The engineers in Pinggao Group created a numerical model, calculating the electric field distribution of the gas-solid insulation system in the GIS design under DC voltage as well as the surface charge accumulation. The model consists of a high-voltage electrode, low-voltage electrode, insulator, and metal insert (Figure 2, left). These components are surrounded by SF6 gas with the absolute pressure at 0.4 MPa, and 100 kV is applied on the high-voltage electrode. The electric field distribution is obtained, as shown in Figure 2 (right).
The charge density of the solid insulating medium depends on the dielectric constant and conductivity of the material. The conductivity in the gas region is highly nonlinear because positive and negative ions will drift in the gas under the electric field and diffuse due to the concentration gradient. An electric charge will accumulate at the gas-solid interface, where the conductivity and dielectric constant is discontinuous. The change in the ion distribution will further cause the distortion of the original electric field and thus make the insulator weaker under the DC electric field.
Dr. Zhang and his team simulated the concentration distribution of the positive and negative ions in the insulator (Figure 3). They also obtained the particle concentration distribution at different intervals within the gas region and the nonuniform spatial distribution of the gas conductivity, which is helpful for improving the insulation effect of the system.
Based on the results of the conductivity simulation, the engineers determined the surface potential and surface charge as a function of applied pressure (Figure 4). It can be seen that the charge accumulation increases over time, and it reaches a steady state after approximately 107 seconds (about 3000 hours).

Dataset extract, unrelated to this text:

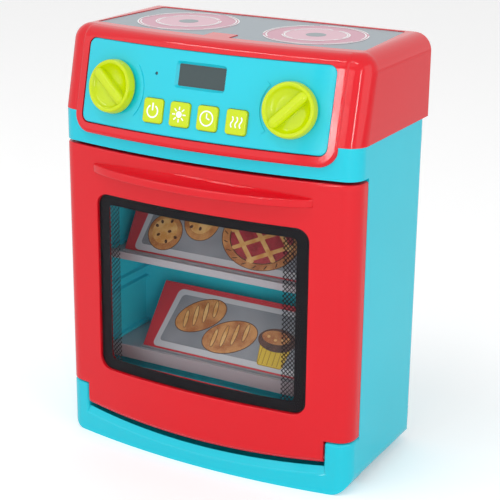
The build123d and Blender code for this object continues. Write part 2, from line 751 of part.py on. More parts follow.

To improve the insulation design of the GIS, the engineers also investigated the factors that might affect the production rate and distribution of the gas ions (such as the volume of the solid insulation) as well as the polarity and distribution of the surface-accumulated charge. Based on the simulation results, Dr. Zhang and his team were able to optimize the geometry and material properties of the insulators, verify the design changes to reduce the electric field in a certain region, and minimize the accumulation of the surface charge.
Optimizing a GIS Design Using Multiphysics Simulation
Temperature control is another important issue that needs to be accounted for when optimizing a GIS. During the operation of GIS equipment, a substantial amount of Joule heat is generated when the electric current flows through the bus (a simple barrier used for further insulation), which causes the internal temperature to rise and may lead to the failure of various internal components due to overheating. Therefore, controlling the temperature rise and heat dissipation of the bus is an effective way to improve GIS equipment performance.
Dr. Zhang and the engineering team created a multiphysics model in the software to analyze the temperature variation of the bus in the GIS, shown in Figure 5. The model calculates the heat dissipation through different ways of heat transfer, such as conduction, convection, and radiation. The steady state of the internal temperature distribution of the equipment is estimated according to the resistive heating and the heat dissipation of the equipment.
The simulation results of the temperature rise helped the development team to accurately estimate the temperature rise of the product while designing the GIS. In addition, they were able to optimize various design parameters, such as the material type, product size, and structural layout, in order to avoid various overheating faults that might be caused by the temperature rise of the equipment.
Organizational Benefits of Simulation Applications
The designers of GIS products at Pinggao often need to change design parameters in the development process. They used to have to go to the simulation engineers on the development team to test their ideas, even to change simple parameters. The simulation engineer then has to adjust the parameters of the underlying model for each requirement, which results in a lot of repetitive work and project delays.
To allow more people in the organization to benefit from simulation, the engineers at Pinggao Group used the Application Builder in the COMSOL® software to quickly convert the GIS temperature rise model into a simulation application, shown in Figure 6. Therefore, all product designers can conveniently calculate the power and temperature variations by simply typing in parameters in the application and optimize the product based on the simulation results. Product designers, design engineers, and operation staff at Pinggao Group can now develop and maintain the GIS on a common platform with this easy-to-use application. The accessibility of simulation makes it easier for different departments within the organization to collaborate with each other. “The simulation application greatly enhances the inheritance of experience and knowledge sharing. Now, the whole organization can benefit from the advantages provided by simulation analysis,” Dr. Zhang explains.
Pinggao Group is currently developing the high-voltage switchgear simulation application based on cloud computing. The simulation team hopes to help product designers develop GIS products with better performance by conducting an in-depth investigation of high-voltage switchgears with multiphysics simulation.